Divide batter evenly among liners, filling each about one-third full. Bake until tops spring back when touched, about 20 minutes, rotating pan once if needed. Transfer to a wire rack; let cool completely.

Whipped cream filling
Makes about 1 cup

Ingredients
1/2 cup heavy whipping cream
2 teaspoons sugar
1 teaspoon vanilla extract

Method
Chill stainless steel bowl and whisk attachment of an electric mixer in freezer for about 10-20 minutes. Combine all ingredients in steel bowl and use whisk attachment at high speed until stiff peaks form. Fill cupcakes when the cupcakes are completely cool.

Cream cheese frosting
Makes enough for 1-2 dozen cupcakes

Ingredients
8 ounches cream cheese, softened and cut into small pieces
3 tablespoons unsalted butter, softened and cut into small pieces
3/4 teaspoon vanilla extract
2 1/2 cups sifted confectioners’ sugar

Method
In a large bowl, on the medium speed of an electric mixer, beat the cream cheese and butter until smooth, about 3 minutes.
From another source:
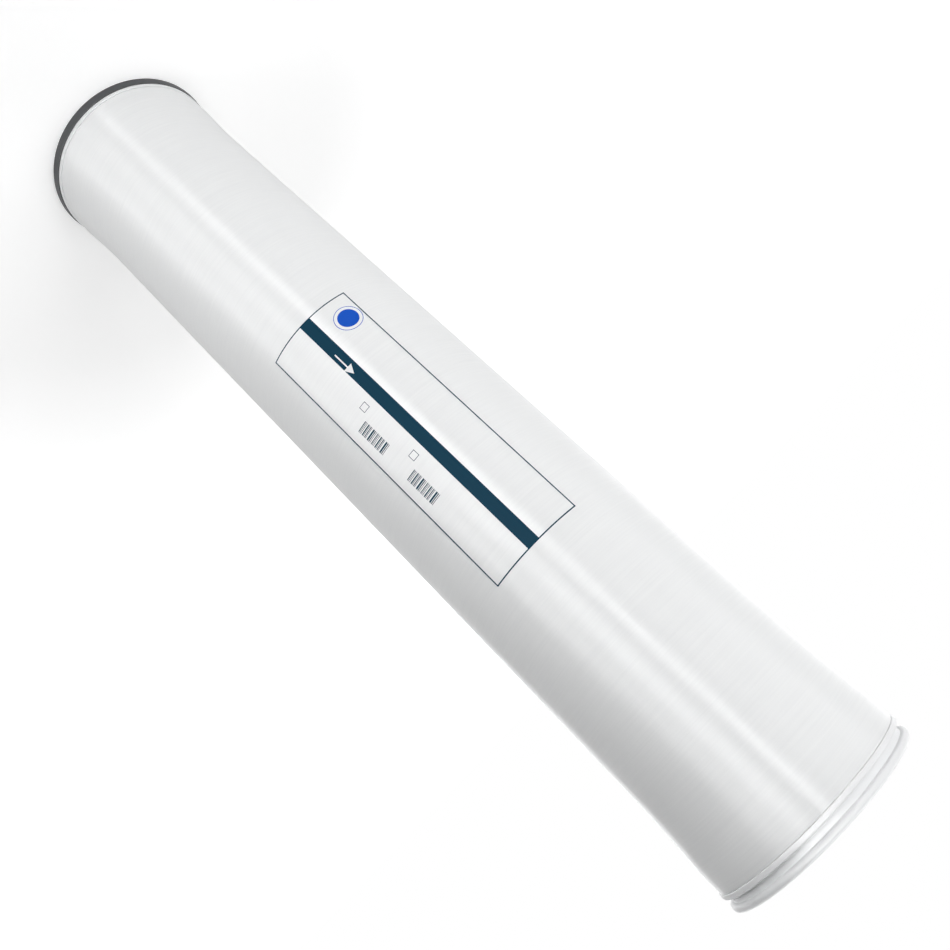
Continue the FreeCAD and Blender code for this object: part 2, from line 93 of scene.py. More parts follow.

Add the vanilla and beat well. Gradually add the sugar, 1 cup at a time, beating continously until smooth and creamy. Cover and refrigerate frosting for 2-3 hours, but no longer, to thicken before using.

Chocolate buttercream
Makes about 1 cup

Ingredients
1/4 cup unsalted butter
1/3 cup unsweetened cocoa powder
1 1/2 cups confectioners’ sugar
2 tablespoons + 2 teaspoons milk
1/2 teaspoon vanilla extract

Method
Melt butter. Stir in cocoa powder. Alternately add powdered sugar and milk, beating to spreading consistency. Add small amount of additional milk, if needed. Stir in vanilla.

To make swirled frosting, spoon an amount of each color individually into a piping bag so that the colors are side by side. Squeeze out the frosting over a bowl first until all the colors start coming out, then start swirling!